Just don't tighten it too tight. If you have room, you might put a circular saw blade on before the nut as a stiffener.


----------



## JIMMIEM (Apr 4, 2010)

There is room for blade stiffeners. Not enough room for saw blade(s). It's a contractor saw and I have PALS to help with the alignment and I have a plunger dial indicator and I've been able to get it very accurate in the past.
I usually install a premium blade for accuracy....should be interesting how the MDF will work out.
I'll let you know.


----------



## MEBCWD (Jan 14, 2012)

Jim if you use the MDF plate you still want to mark the point that the measurement is taken form and use the same point front and back just like you should when using a saw blade you should use the same tooth front and back. Using the same point or tooth minimizes discrepancies from bent blades or warped plates.


----------



## Bob Adams (Jul 5, 2014)

JIMMIEM said:


> I'm checking my table saw blade alignment. Instead of doing the alignment with a saw blade I am thinking that a piece of 1/2" MDF might make a good alignment plate....should be dead flat. Your thoughts?
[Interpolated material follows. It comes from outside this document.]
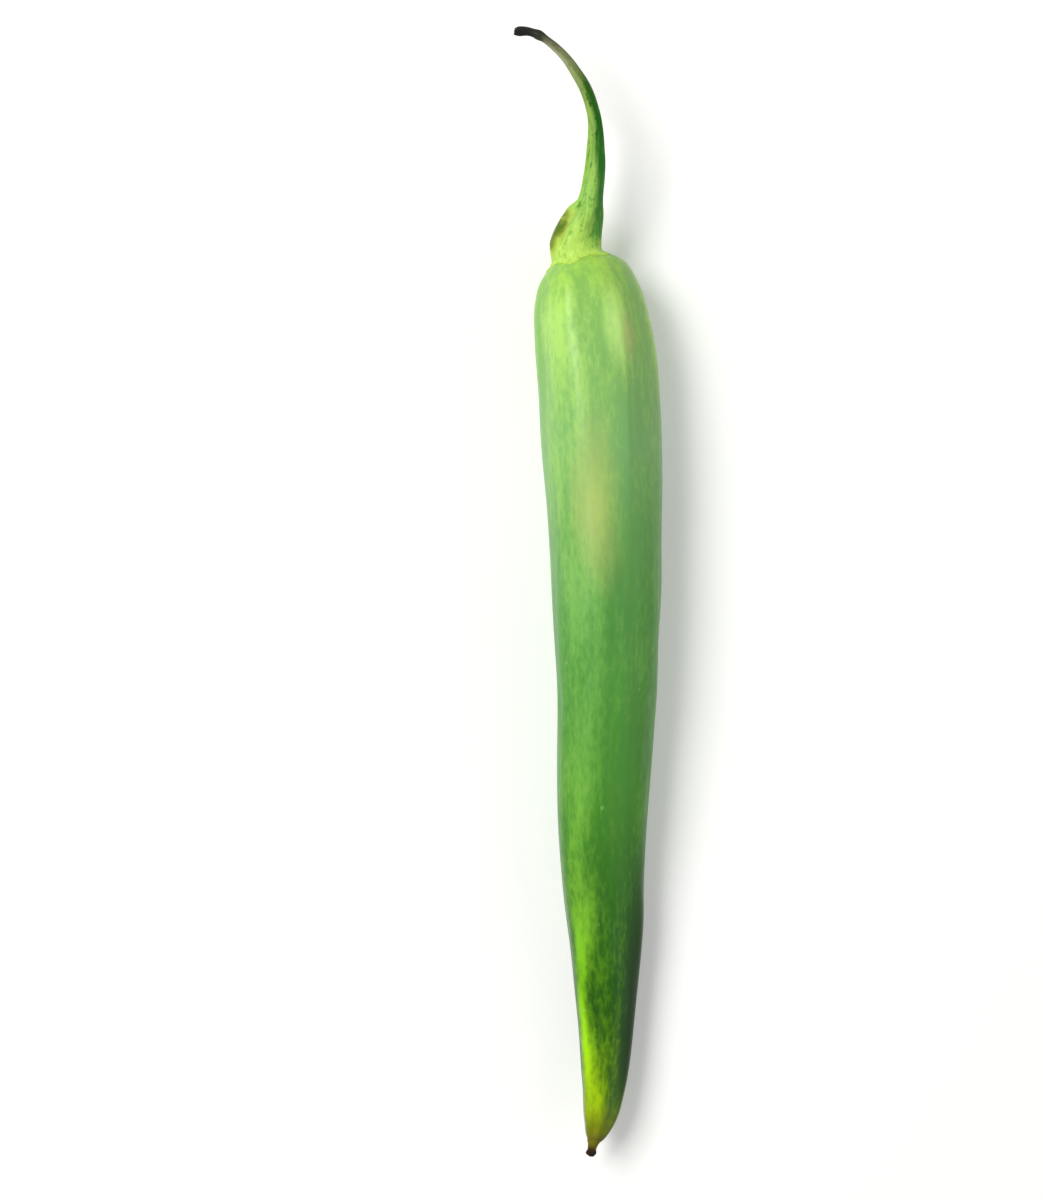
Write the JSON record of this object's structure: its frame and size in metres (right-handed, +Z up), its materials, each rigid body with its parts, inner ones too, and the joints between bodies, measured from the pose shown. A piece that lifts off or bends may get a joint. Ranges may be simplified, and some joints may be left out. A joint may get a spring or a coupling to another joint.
{
  "type": "chili pepper",
  "caption": "Long tapering fresh green chili pepper lying on its side, with a toothed calyx, a thin curved stem and a dried style at the tip.",
  "frame": {"origin": "on the surface that the pepper lies on, under the middle of its box", "axes": "+Y from the pod's point towards the stem, +X across the pepper, away from the side that the stem bends to, +Z up from the surface"},
  "size_m": [0.0164, 0.1242, 0.0132],
  "materials": {
    "pod_skin": "smooth waxy skin, mid green with lighter lime ridges",
    "calyx": "satin, yellow-green with faint ribs and a browned rim",
    "stem": "satin, green turning olive brown, nearly black at the broken end",
    "dried_style": "dry and matt, dark brown"
  },
  "bodies": {
    "root": {"pod": "pod_skin", "calyx": "calyx", "stem": "stem", "style_tip": "dried_style"}
  },
  "joints": []
}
Years ago I bought a master plate to for table to blade alignment. Works really well eliminates any variance between blades. I thought I was really smart, until now... mdf is a great idea, wish I had thought of it and saved my $60.00.


----------



## Cherryville Chuck (Sep 28, 2010)

I've heard of guys using the sanding plate for table saws too. When you try the mdf set up the indicator and rotate the disc and see if you get different readings. If not it's good to go.


----------



## JIMMIEM (Apr 4, 2010)

The MDF (1/2") alignment plate worked well. Very easy to put a dot with a fine tip felt pen/sharpie and set the plunge indicator tip on it and then rotate the plate and hit the dot again.


----------